Ok guys heres what i have in plan, ill have a 4ft long 2 deep 2 tall for 1 red ackie. Ill have one fitting for the daytime with a phillips 100w reflector as TWENTY B mentioned, and that'l go off at night and during night ill have one 100w ceramic heat emitter to keep the temps up a bit as during winter as it does drop very low on a cold winter night down here in vic, especially out my garage haha! (or maybe even two 100w ceramics ill have to see) Will that be ok? Or will i need two 100w reflectors to keep the basking spot 50c? And how much could i pick up an ackie for these days from a breeder in vic? cheers Jim


----------



## TWENTY B (Dec 11, 2010)

mate, there is no need to heat them at night, honestly, 
setup with a single 100w, vary the hight of it until your happy with the basking spot temp.
if its getting to low to get the required heat, then up it to 150w.
if you search the threads i've mad you'll find lots of info


----------



## Chicken (Dec 11, 2010)

ok but during winter at night it can fall 2 and below, are you sure the ackies can handle that?
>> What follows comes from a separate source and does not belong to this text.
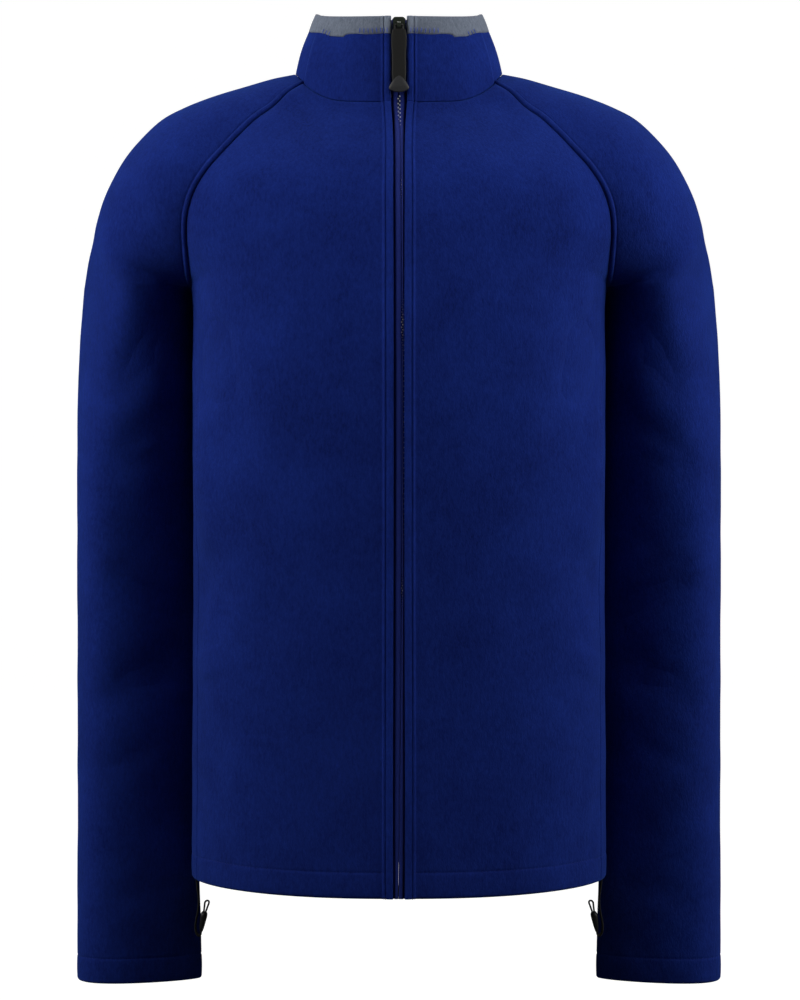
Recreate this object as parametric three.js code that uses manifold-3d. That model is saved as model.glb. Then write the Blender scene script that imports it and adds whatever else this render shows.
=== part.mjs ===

What if i use a heat mat just under their hide?


----------



## TWENTY B (Dec 11, 2010)

they will dig a tunnel into the sand substrate, it won't be -2 in there...
make sure you have at least 100mm deep 
mine sleep under the ackie stack, they push the sand out to fill the gaps 
when it's -2 outside they will still be 10-12 in the tank, if not more


----------



## Chicken (Dec 11, 2010)

ok thank you very much, one last question, do you supply u.v? I have a spare uv light and fitting thats 60cm long but its a 10.0.. is that too strong? i heard they don't need it but in the wild they have it so i may as well supply it yeah? Cheers Jim


----------



## TWENTY B (Dec 11, 2010)

it's not 100% nessicary like it is with say, beardies.
but it doesn't hurt to have it, 
use it more for visible light to brighten up the enclosure than for it's uv properties.


----------



## bigi (Dec 11, 2010)

i will throw my 2 bobs in,
i live in melbourne up in the hills, 400 meters above sea level. a cold southern rainforest area
my ackies are kept indoors with no heat at night. This was from 8 weeks old,
The sand will as others have said retain some heat, mine continue to thrive and eating well. 
no thermostat is required as they can handle high heat, but generally a hot spot of 45 to 50 is sufficient.
dont forget a retes stack they love small tight areas, at different temps
uv is noted by many as not a necessity however all my animals receive it


----------



## Chicken (Dec 11, 2010)

thanks bigi, any photos of a retes stack as i have no clue whatsoever what they are? Cheers, Jim.


----------



## bigi (Dec 14, 2010)

google retes stack or heres a pic of one


----------



## TWENTY B (Dec 14, 2010)

retes stack?????????????
try ackie stack


----------